Colombo was about thirty miles up the road in the opposite direction; an intelligent, curious young lad from Kosgama could not, even in those days, help but know something of the wide world outside. Young Herbert did have a few advantages not available to his Kosgama playfellows; his maternal grandfather had been a rate mahattaya, an officer in the colonial administration and a plantation owner, while his father Jeramius Cooray, a building contractor, was a member of the segment of the Sri Lankan middle class that moved easily between the worlds of colonial enterprise and local tradition in a country still under the British rule.
At first sight, however, there was little to distinguish the boy from his village contemporaries. Like them, he could be seen at all hours of the day when school was not in session, cavorting shirtless in the rain, racing old car tyres down the village roads or making paper boats to sail in ponds and puddles around the village. He had a reputation for mischief, but the village women – of all ages – loved and made much of him. It was a good life, with simple joys for a little boy, but greater things awaited him.
Herbert was born on January 27, 1929, in the traditional Sri Lankan way, delivered at home by a midwife. The family home at Kosgama, nominally his maternal grandfather’s – was also his parents, and there he remained until 1936. His earliest education was received at the Kosgama village school, to which he and his older brother Neville, travelled everyday by bullock cart.
Their father was often absent on his contracting work, but the children did not lack for strong moral example: their maternal grandmother was an important pillar of the local community, many members of which had cause to bless her charity, and Herbert soon learnt to respect her benign despotism. Then there was Maama, his mother’s brother, who usually stepped into the paternal role while his father was away on business. It was, taken all in all, a secure, happy childhood with a lot of love and affection.
But childhood idylls cannot last forever. Soon it was time for serious education, a matter in which his mother took full charge. Lucy Wijegunawardena (she refrained from changing her name after marriage, as far back as 1926) was an intelligent lady who unusually for the times had herself received an excellent Roman Catholic education; and when the time came for her two boys to be educated, she insisted that family move to Colombo so that Neville and Herbert could attend a suitable Catholic institution there.
Jeramius was not supportive of the idea, believing that his young wife could not move to the city and live on her own with two sons. She had never lived away from her home and extended family, as she had continued to live there after marriage and the birth of her two sons. However, the fiercely independent and strong willed Lucy had her way.
She managed to convince her husband that this was for the best, although he was not going to be home most of the time.
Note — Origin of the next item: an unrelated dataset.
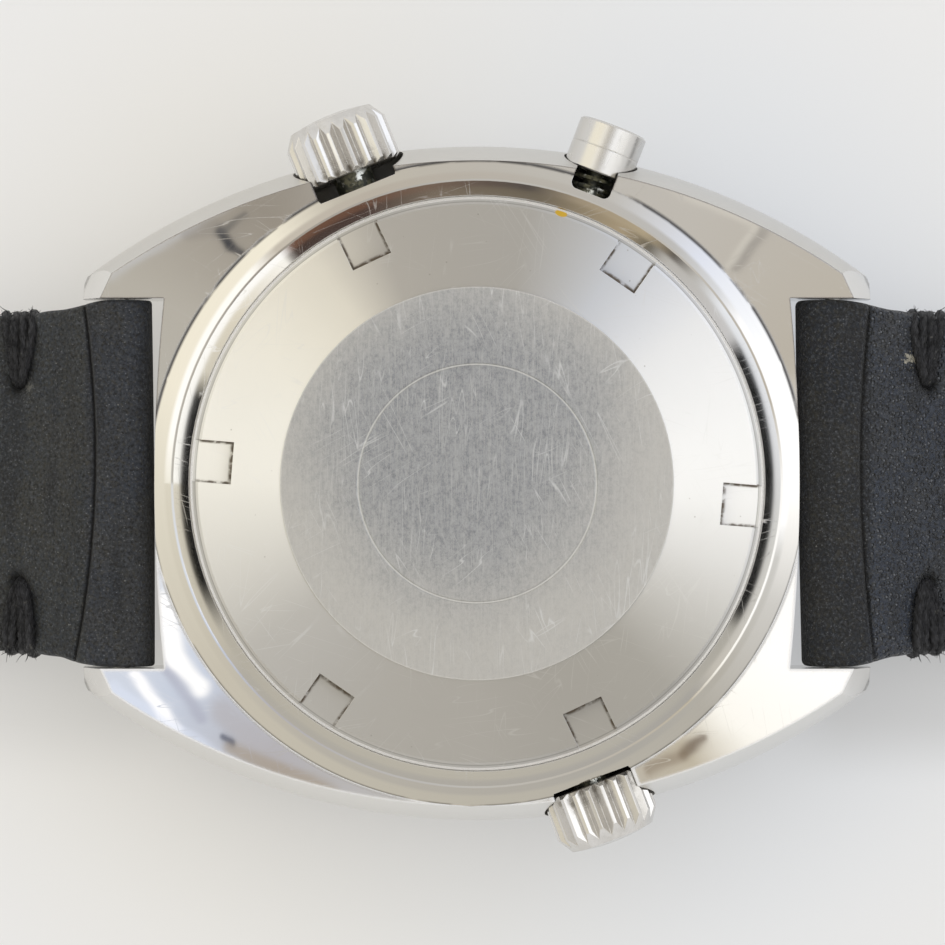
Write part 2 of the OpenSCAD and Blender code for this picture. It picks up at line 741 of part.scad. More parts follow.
// Rings of the return spring between the pocket's floor and the cap
module pusher_spring() {
  coil_r = spring_in_r + spring_wire / 2;
  from = pusher_pocket_in_r + 0.05 + spring_wire / 2;
  to = pusher_in_r + 1.15 - spring_wire / 2;
  turns = 4;
  steps = 12;
  sides = 6;
  count = turns * steps;
  points = [
    for (i = [0:count], j = [0:sides - 1])
      let (
        a = i * 360 / steps,
        b = j * 360 / sides,
        r = coil_r + cos(b) * spring_wire / 2
      ) [r * cos(a), r * sin(a), from + (to - from) * i / count + sin(b) * spring_wire / 2]
  ];
  faces = concat(
    [[for (j = [0:sides - 1]) j]],
    [[for (j = [sides - 1:-1:0]) count * sides + j]],
    [for (i = [0:count - 1], j = [0:sides - 1], h = [0, 1])
      let (
        p = i * sides + j,
        q = i * sides + (j + 1) % sides
      ) h == 0 ? [p, p + sides, q] : [q, p + sides, q + sides]]
  );
  color("darkgray") on_axis(pusher_a, 0) polyhedron(points = points, faces = faces);
}

// Dial side

module dial() {
  color("darkslategray") difference() {
    translate([0, 0, dial_z]) cylinder(r = dial_r, h = dial_t);
    translate([0, 0, dial_z - eps]) cylinder(r = pipe_r + 0.1, h = 1);
    translate([-counter_x, 0, dial_z - eps]) cylinder(r = counter_r, h = 0.1);
    translate([-counter_x, 0, dial_z - eps]) cylinder(r = arbor_r + 0.08, h = 1);
  }
}

// Applied batons, with a short one beside the counter and two at 12
module hour_markers() {
  half = twin_marker_w + twin_marker_gap / 2;
  color("white") translate([0, 0, dial_z - marker_t]) for (i = [0:11]) rotate([0, 0, i * 30]) {
    if (i == 0) for (y = [-half, half - twin_marker_w])
      translate([marker_in_r, y, 0]) cube([marker_l, twin_marker_w, marker_t]);
    else translate([i == 6 ? marker_in_r + marker_l / 2 : marker_in_r, -marker_w / 2, 0])
      cube([i == 6 ? marker_l / 2 : marker_l, marker_w, marker_t]);
  }
}

module hand(z, length, tail, w, hub, bore) {
  translate([0, 0, z]) difference() {
    union() {
      cylinder(r = hub, h = hand_t);
      linear_extrude(height = hand_t) polygon([
        [-tail, -w / 2], [-tail, w / 2], [length - w, w / 2], [length, 0], [length - w, -w / 2]
      ]);
    }
    translate([0, 0, -1]) cylinder(r = bore, h = 3);
  }
}

hour_hand_z = dial_z - 1.15;
minute_hand_z = hour_hand_z - 0.45;
seconds_hand_z = minute_hand_z - 0.45;

module hour_hand() {
  color("white") rotate([0, 0, 305]) hand(hour_hand_z, hour_hand_l, 1.7, 1, 1.6, pipe_r);
}

module hour_wheel() {
  color("goldenrod") difference() {
    union() {
      translate([0, 0, hour_hand_z]) cylinder(r = pipe_r, h = dial_back_z + 0.2 - hour_hand_z);
      translate([0, 0, dial_back_z + 0.08]) linear_extrude(height = 0.2)
        wheel_2d(hour_m, hour_wheel_n, motion_a);
    }
    cylinder(r = pipe_in_r, h = 12);
  }
}

module minute_hand() {
  color("white") rotate([0, 0, 60]) hand(minute_hand_z, minute_hand_l, 1.8, 0.9, 1.3, cannon_r);
}

module cannon_pinion() {
  color("goldenrod") difference() {
    union() {
      translate([0, 0, minute_hand_z]) cylinder(r = cannon_r, h = dial_back_z + 0.6 - minute_hand_z);
      translate([0, 0, dial_back_z + 0.35]) linear_extrude(height = 0.35)
        wheel_2d(motion_m, cannon_n, motion_a);
    }
    cylinder(r = cannon_in_r, h = 12);
  }
}

module minute_wheel() {
  color("goldenrod") translate([motion_at[0], motion_at[1], 0]) {
    translate([0, 0, dial_back_z + 0.4]) linear_extrude(height = 0.2)
      wheel_2d(motion_m, minute_wheel_n, motion_a + 180 + 180 / minute_wheel_n);
    translate([0, 0, dial_back_z + 0.05]) linear_extrude(height = 0.4)
      wheel_2d(hour_m, minute_pinion_n, motion_a + 180 + 180 / minute_pinion_n);
    arbor(dial_back_z + 0.05, dial_back_z + 1.2);
  }
}

module seconds_hand() {
  color("red") hand(seconds_hand_z, seconds_hand_l, 4, 0.5, 0.9, seconds_r);
}

module seconds_arbor() {
  color("darkgray") translate([0, 0, seconds_hand_z])
    cylinder(r = seconds_r, h = bridge_top_z - 0.05 - seconds_hand_z);
}

module counter_hand() {
  color("white") translate([-counter_x, 0, 0]) {
    hand(dial_z - 0.45, counter_r - 0.5, 0.8, 0.4, 0.5, 0.1);
    arbor(dial_z - 0.45, dial_back_z + 1);
  }
}

// Movement

module movement_ring() {
  color("peru") difference() {
    union() {
      translate([0, 0, ring_seat_z]) tube(ring_bore_r - seat_gap, plate_r - 0.35, 0.2);
      translate([0, 0, ring_seat_z]) tube(ring_bore_r - seat_gap, plate_r + seat_gap,
        plate_top_z - ring_seat_z);
      translate([0, 0, ring_seat_z]) tube(ring_bore_r - seat_gap, ring_top_r, thread_z - ring_seat_z);
    }
    // Ways for the stems, and room for the pinion
    on_axis(crown_a, 12) cylinder(r = stem_d / 2 + 0.2, h = 5);
    on_axis(pusher_a, 12) cylinder(r = 1.05, h = 5);
    on_axis(bezel_crown_a, 13) cylinder(r = pinion_pitch_r + tooth_up + 0.15, h = 4);
    for (a = casing_a) rotate([0, 0, a]) translate([casing_r + 0.05, 0, 5])
      cylinder(r = casing_screw_r, h = 4);
  }
}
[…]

Eventually, she selected St. Benedict’s College in Kotahena. A house in Mattakkuliya, conveniently near the college, was bought and occupied by the Cooray boys and their mother. They lived in this house until the war broke out in1942, when St. Benedict’s, like many other Colombo schools, had moved to a temporary establishment at the Veyangoda premises, and Herbert and Neville were soon among their number.
School did not at first agree with young Herbert. A boy who studied at the village school, treated as a special “kid” by everyone was now obliged to make his way as best he could among urbanities who were his classmates. He was often taunted or bullied, with no adults coming to his rescue. Sad to say, some of his teachers were no better than their pupils. Herbert particularly remembered a certain teacher, a Christian Brother, who had belittled him and sent him to the back of the class for some trifling lapse.
In those days’ boys at private schools were often punished for speaking in the vernacular or following “native” customs. Such experiences left Herbert Cooray with a strong egalitarian bent and lifelong suspicion of authority. His socialist ideals, which some found odd in such a successful businessman, were founded in experiences of this kind.
Throughout his teenage years, he continued to be a rebel and a fighter for the rights of those ill-served by authority, whether the oppressed party was a classmate unfairly punished by a schoolmaster or a colonized people forced to submit to regulations that did not apply to their colonial masters. A natural and popular activist, his ideals brought him into conflict with the authorities not only at his school, but also later on at university.
The experience with the Christian brother was, however, instructive, causing young Herbert to realize that he would never make his way successfully in the world without some measure of respect for authority and convention. He realized he needed to strike a balance. From then on, he took his studies seriously. His formerly indifferent grades were transformed, and he ended up winning class prizes.
Playing society’s game to his advantage did not, in his view, make him part of the establishment. To the end of his days he would signal his dissent from conformity in many small ways, the most obvious of which was his dislike of formal western wear. He hated putting on a suit, or even a collar and tie, and would attend the most important functions in a casual short-sleeved shirt, the tail of which would be worn out of his habitual khaki trousers.